Of course Deeter has not been the only person talking strategic default in recent days. Speaking to the Leinster Society of Chartered Accountants at the end of last month, the president of the Irish Banker’s Federation John Reynolds, President, Irish Banking Federation echoed the assessment.
In remarks which went largely unreported at the time, he said banks had reported an increase in strategic defaults last year.
“There were signs during mid-2011 that strategic default became more manifest in the payment patterns or more accurately the non-payment patterns among customers in mortgage arrears,” he said.
He claimed that while the banking sector was prepared to work with those “customers who genuinely cannot pay, those who won’t pay should not be encouraged by legislation”. Insolvency legislation is to include both secured and unsecured debt much to the annoyance of the banking sector which has been fighting tooth and nail to have mortgage debt excluded from the process.

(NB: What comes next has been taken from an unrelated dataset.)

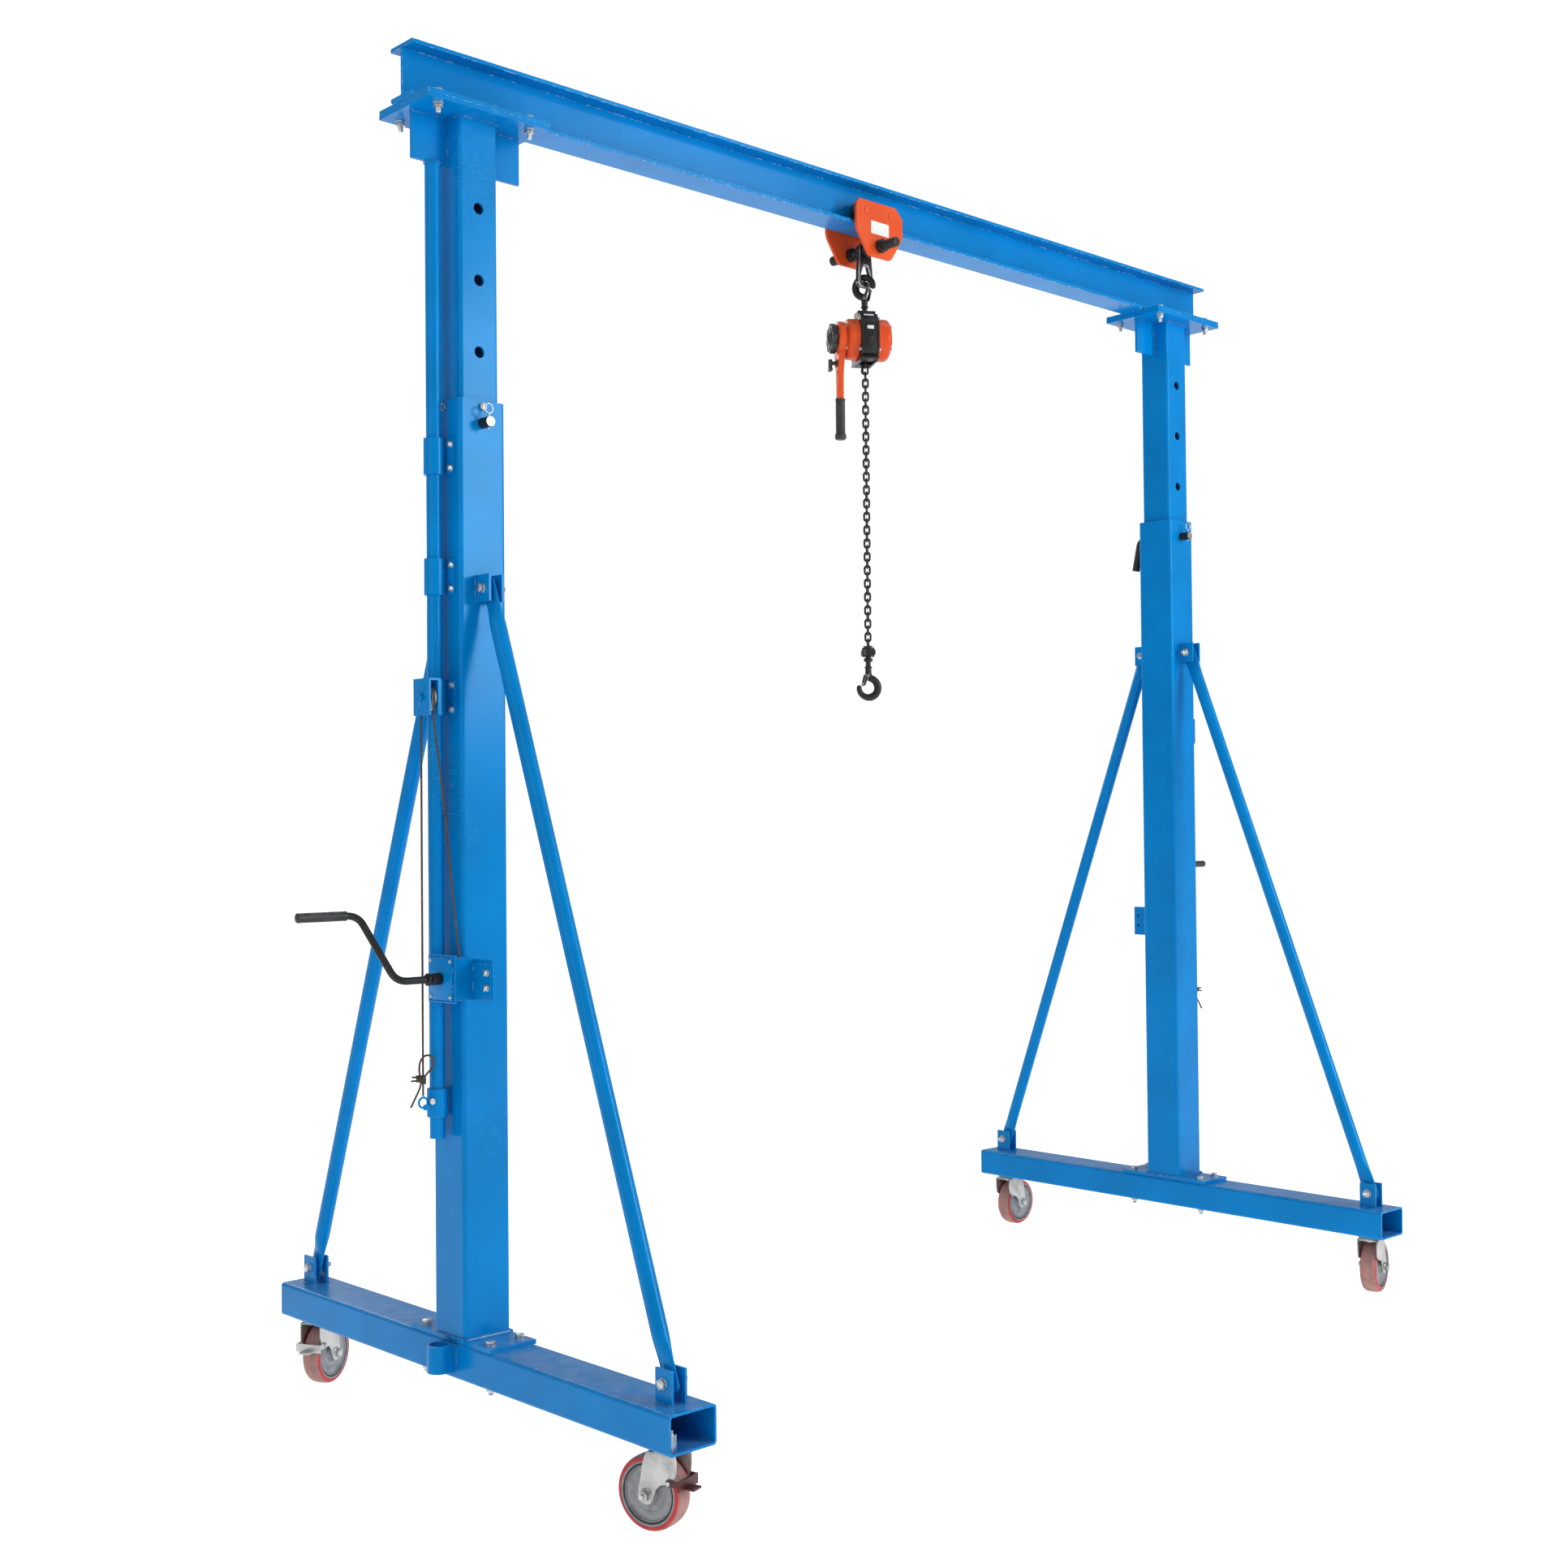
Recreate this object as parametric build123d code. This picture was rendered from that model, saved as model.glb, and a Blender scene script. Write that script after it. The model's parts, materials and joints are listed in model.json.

Reynolds said the consequences of strategic defaults would be “very negative . . . not just on the banking system but on broader national interests – including the cost to the State and taxpayers, pricing for current and future mortgage borrowers and future mortgage market funding and therefore lending.

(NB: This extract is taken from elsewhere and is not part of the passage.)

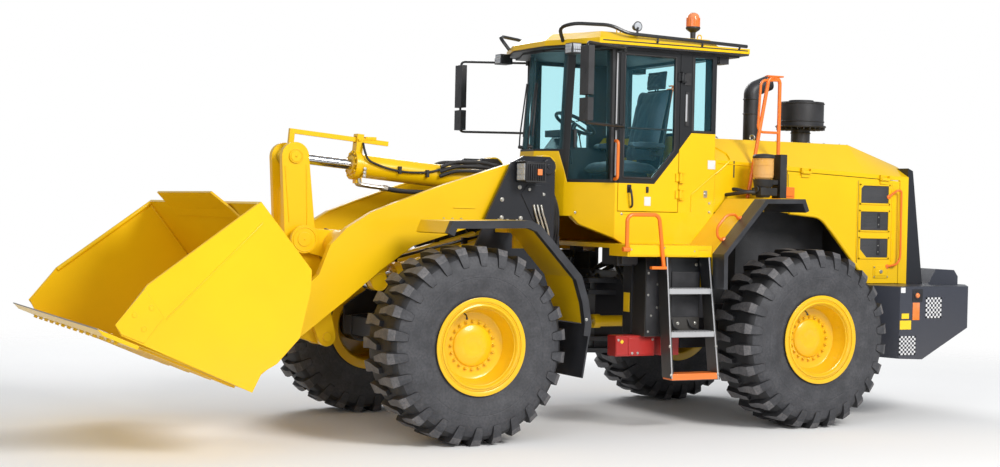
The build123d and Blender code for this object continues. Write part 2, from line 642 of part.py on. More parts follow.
save("engine_door_right", mirror(hood_door, about=Plane.XZ))

grille = plate([(grille_x, 2368), (-3290, 2343), (-3440, counterweight_top_z), (grille_x, counterweight_top_z)],
               -740, 740)
louvre_count = 10
louvre_pitch = 95
for index in range(louvre_count):
    louvre_z = 1345 + index * louvre_pitch
    for y_low, y_high in ((-660, -20), (20, 660)):
        grille -= block((-3500, -3200), (y_low, y_high), (louvre_z, louvre_z + 55))
save("rear_grille", grille)

stack_x = -1900
stack = tube([(stack_x, 0, hood_top_z), (stack_x, 0, 3090), (stack_x - 200, 0, 3170)], 75, 70)
save("exhaust_stack", stack)
cleaner = Pos(-2500, 0, 0) * (bar_z((0, 0), 92, hood_top_z, 2750) + bar_z((0, 0), 240, 2750, 2772)
                              + bar_z((0, 0), 222, 2772, 3000) + bar_z((0, 0), 120, 3000, 3020))
save("air_precleaner", cleaner)

# ---------------------------------------------------------------- platforms, fenders, ladders
cab_side_y = 772
platform_inner_y = cab_side_y + 3
half_platform = slab([(125, 780), (125, 830), (215, 905), (215, 1200), (-640, 1200), (-640, 780)],
                     platform_low_z, platform_top_z)
half_platform += block((-640, 215), (1180, 1200), (1510, platform_top_z))
half_platform += block((195, 215), (905, 1200), (1510, platform_top_z))
platform = half_platform + mirror(half_platform, about=Plane.XZ)
platform += block((-640, 100), (-780, 780), (platform_low_z, platform_top_z))
platform += block((-930, -640), (-platform_inner_y, platform_inner_y), (platform_low_z, platform_top_z))
save("platforms", platform)

rear_fender_path = [(-650, 1240), (-645, 1540), (-1080, 2025), (-1500, 2034), (-1545, 1930)]
rear_fender = ribbon(rear_fender_path, 40, platform_inner_y, 1380)
save("rear_fenders", *both_sides(rear_fender))

ladder_y = (1080, 1225)
tank_low_z = 820
ladder = plate([(-158, 1510), (-182, 1510), (-262, 470), (-238, 470)], *ladder_y)
ladder += plate([(-590, 1510), (-614, 1510), (-742, 450), (-718, 450)], *ladder_y)
steps = [(1190, 1235), (820, 865), (450, 505)]
for z_low, z_high in steps:
    step_front_x = -170 + (z_low - 1510) * 0.077
    step_rear_x = -602 + (z_high - 1510) * 0.121
    ladder += block((step_rear_x, step_front_x), ladder_y, (z_low, z_high))
save("ladders", *both_sides(ladder))

tank = block((-620, -60), (700, 1060), (tank_low_z, 1500))
save("side_tanks", *both_sides(tank))
tool_box = block((-205, 190), (870, 1000), (650, tank_low_z)) + block((-455, -265), (870, 1000), (650, tank_low_z))
save("tool_boxes", *both_sides(tool_box))

# ---------------------------------------------------------------- cab
cab_wall = 40
cab_low_z = platform_top_z
cab_bend_z = 2137
cab_high_z = 3330
cab_low_plan = [(572, 130), (400, 415), (90, cab_side_y), (-950, cab_side_y)]
cab_high_plan = [(480, 120), (330, 380), (90, cab_side_y), (-950, cab_side_y)]


def cab_body(inset):
    """Cab volume between its floor line and the roof, drawn inward by inset."""
    faces = []
    for plan, z in ((cab_low_plan, cab_low_z), (cab_low_plan, cab_bend_z), (cab_high_plan, cab_high_z)):
        ring = plan + [(x, -y) for x, y in reversed(plan)]
        drawn = []
        for index, point in enumerate(ring):
            before = ring[index - 1]
            after = ring[(index + 1) % len(ring)]
            normals = []
            for start, end in ((before, point), (point, after)):
                run = math.dist(start, end)
                normals.append(((start[1] - end[1]) / run, (end[0] - start[0]) / run))
            nx = normals[0][0] + normals[1][0]
            ny = normals[0][1] + normals[1][1]
            scale = 2 * inset / (nx * nx + ny * ny)
            drawn.append((point[0] + nx * scale, point[1] + ny * scale))
        faces.append(make_face(Polyline(*[(x, y, z) for x, y in drawn], close=True)))
    return loft(faces, ruled=True)


lower_profile = [(700, 1840), (350, 1840), (300, 1770), (0, cab_low_z), (-960, cab_low_z), (-960, 2600),
                 (-690, 2600), (-310, cab_bend_z), (380, cab_bend_z), (420, 2410), (700, 2410)]
door_x = (-560, 60)
door_z = (1895, 3310)
doorway = block((door_x[0] - door_gap, door_x[1] + door_gap), (cab_side_y - cab_wall - 1, cab_side_y + 40),
                (door_z[0] - door_gap, door_z[1] + door_gap))
door_window = [(15, 2185), (15, 3262), (-515, 3262), (-515, 2440), (-290, 2185)]
front_window = plate([(395, 2430), (345, 3290), (900, 3290), (900, 2430)], -900, 900)
side_window = plate([(125, 2165), (375, 2165), (307, 3290), (125, 3290)], 300, 900)
quarter_window = block((-905, -715), (600, 900), (2625, 3270))
rear_window = block((-1000, -800), (-650, 650), (2630, 3270))
right_window = plate(door_window, -900, -600)
windows = [front_window, side_window, mirror(side_window, about=Plane.XZ), quarter_window,
           mirror(quarter_window, about=Plane.XZ), rear_window, right_window]

cab_outer = cab_body(0)
cab_ring = cab_outer - cab_body(cab_wall)
lower_zone = plate(lower_profile, -900, 900)
shell = cab_ring & lower_zone
shell += cab_body(cab_wall - 5) & block((-950, 590), (-800, 800), (1850, 1885))
shell -= doorway
shell -= right_window
hinge_x = door_x[0] - 15
cab_hinge_z = (2050, 2200, 3090)
cab_hinges = []
for z in cab_hinge_z:
    place = Plane(origin=(hinge_x, cab_side_y, z), x_dir=(1, 0, 0), z_dir=(0, 0, 1)).location
    cab_hinges.append(hinge(place, 70, 8))
shell += cab_hinges[0][0] + cab_hinges[1][0]
save("cab_shell", shell)
posts = cab_ring - lower_zone
posts &= block((-960, 600), (-800, 800), (1845, 3400))
posts -= doorway
for window in windows:
    posts -= window
posts += cab_hinges[2][0]
save("cab_posts", posts)
glazing = cab_body(14) - cab_body(22)
panes = []
for window in windows:
    panes += (glazing & window).solids()
save("cab_glass", *panes)

door_panel = [(door_x[1], door_z[0]), (door_x[1], cab_bend_z), (-310, cab_bend_z), (door_x[0], 2425),
              (door_x[0], door_z[0])]
door_frame = [(door_x[1], cab_bend_z), (door_x[1], door_z[1]), (door_x[0], door_z[1]), (door_x[0], 2425),
              (-310, cab_bend_z)]
door_wall_y = (cab_side_y - cab_wall, cab_side_y)
save("cab_door", plate(door_panel, *door_wall_y) + cab_hinges[0][1] + cab_hinges[1][1])
save("cab_door_frame", plate(door_frame, *door_wall_y) - plate(door_window, 600, 900) + cab_hinges[2][1])
save("cab_door_glass", plate(door_window, cab_side_y - 22, cab_side_y - 14))

roof_plan = [(560, 300), (400, 700), (330, 860), (-1240, 860)]
roof_ring = roof_plan + [(x, -y) for x, y in reversed(roof_plan)]
roof_lip_z = 3375
roof_top_z = 3440
cap_plan = [(470, 270), (330, 610), (270, 770), (-860, 770)]
cap_ring = cap_plan + [(x, -y) for x, y in reversed(cap_plan)]
cap_base_plan = roof_plan[:3] + [(-900, 860)]
cap_base_ring = cap_base_plan + [(x, -y) for x, y in reversed(cap_base_plan)]
roof = slab(roof_ring, cab_high_z, roof_lip_z)
roof += loft([make_face(Polyline(*[(x, y, z) for x, y in ring], close=True))
              for ring, z in ((cap_base_ring, roof_lip_z - 2), (cap_ring, roof_top_z))], ruled=True)
save("cab_roof", roof)

# ---------------------------------------------------------------- inside the cab
seat_base = block((-600, -250), (-200, 200), (1885, 2240))
console = plate([(180, 1885), (330, 1885), (330, 2400), (200, 2560), (120, 2560)], -160, 160)
console += block((-560, -60), (-520, -330), (1885, 2480))
seat = block((-680, -180), (-250, 250), (2240, 2370))
seat += plate([(-700, 2300), (-590, 2370), (-740, 3060), (-830, 3040)], -235, 235)
save("seat", seat)
wheel_place = Pos(60, 0, 2680) * Rot(0, -28, 0)
console += wheel_place * (Torus(190, 16) + Box(380, 30, 14) + Pos(0, 0, -130) * Cylinder(24, 260))
save("cab_console", seat_base, *console.solids())

# ---------------------------------------------------------------- rails, mirrors and lamps
rail_radius = 17
rail_y = 1200 + rail_radius
front_rail = tube([(235, rail_y, 1560), (235, rail_y, 1865), (-80, rail_y, 1868), (-140, rail_y, 1420)],
                  rail_radius, 60)
grab_rail = tube([(100, cab_side_y, 2170), (100, cab_side_y + 50, 2170), (100, cab_side_y + 50, 2500),
                  (100, cab_side_y, 2500)], 14, 30)
save("handrails", *both_sides(front_rail), *both_sides(grab_rail))
top_rail = tube([(-1300, 795, 2034), (-1508, 795, 3140), (-1632, 795, 3150), (-1632, 795, 2000)],
                rail_radius, 60)
top_rail += tube([(-1632, 795, 3120), (-1420, 795, 3112), (-1395, 795, 2640), (-1632, 795, 2640)], 12, 60)
save("hood_rails", *both_sides(top_rail))

mirror_x = (615, 675)
mirror_y = (1120, 1260)
mirror_set = block(mirror_x, mirror_y, (2850, 3255))
mirror_set += block(mirror_x, mirror_y, (2635, 2825))
mirror_set += tube([(90, cab_side_y, 3290), (90, 900, 3290), (645, 1190, 3290), (645, 1190, 2620),
                    (90, 900, 2620), (90, cab_side_y, 2620)], 12, 40)
save("mirrors", *both_sides(mirror_set))

lamp = block((430, 520), (600, 720), (3240, cab_high_z))
save("work_lamps", *both_sides(lamp))
beacon_place = (-1000, 300)
save("beacon", bar_z(beacon_place, 24, roof_lip_z, 3590) + bar_z(beacon_place, 68, 3590, 3740))
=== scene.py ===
import json
import math

import bmesh
import bpy
from mathutils import Matrix, Vector


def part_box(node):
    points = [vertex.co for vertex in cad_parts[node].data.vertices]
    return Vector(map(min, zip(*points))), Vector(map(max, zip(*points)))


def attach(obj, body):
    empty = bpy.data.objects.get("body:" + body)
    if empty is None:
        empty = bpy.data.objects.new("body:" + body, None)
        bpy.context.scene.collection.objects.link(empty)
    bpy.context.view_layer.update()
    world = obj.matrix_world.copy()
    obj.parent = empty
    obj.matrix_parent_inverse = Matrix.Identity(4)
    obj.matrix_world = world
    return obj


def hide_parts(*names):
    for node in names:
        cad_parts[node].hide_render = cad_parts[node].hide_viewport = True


# An articulated wheel loader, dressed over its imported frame. Metres, in the row frame.
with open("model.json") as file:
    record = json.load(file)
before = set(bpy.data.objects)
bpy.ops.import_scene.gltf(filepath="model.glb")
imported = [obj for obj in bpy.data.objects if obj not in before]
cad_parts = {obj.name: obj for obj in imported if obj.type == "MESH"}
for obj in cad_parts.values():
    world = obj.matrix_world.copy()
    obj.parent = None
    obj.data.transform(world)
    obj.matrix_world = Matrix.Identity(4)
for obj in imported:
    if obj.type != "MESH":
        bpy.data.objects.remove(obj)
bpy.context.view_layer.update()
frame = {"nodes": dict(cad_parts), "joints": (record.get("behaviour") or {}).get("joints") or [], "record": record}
joints = {joint["name"]: joint for joint in frame["joints"]}
slot_of_node = {part["node"]: part["material_slot"] for part in frame["record"]["subparts"]}
scene = bpy.context.scene

hinge_x = joints["articulation"]["pos_m"][0]
sides = (("left", 1), ("right", -1))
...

He said that in circumstances where there were “financial incentives to categorise oneself as somebody who cannot pay, it will be difficult to determine the difference between someone who can’t pay and someone who won’t pay”.
Deeter suggested that Flac and New Beginnings “have an ideological view of the world. I don’t.
“Maybe that makes me soulless but I believe my research is good. They can dismiss my research and rubbish it but what have they done? What research have they put together. They have done nothing. I am certainly not going to back down just because people disagree with me.”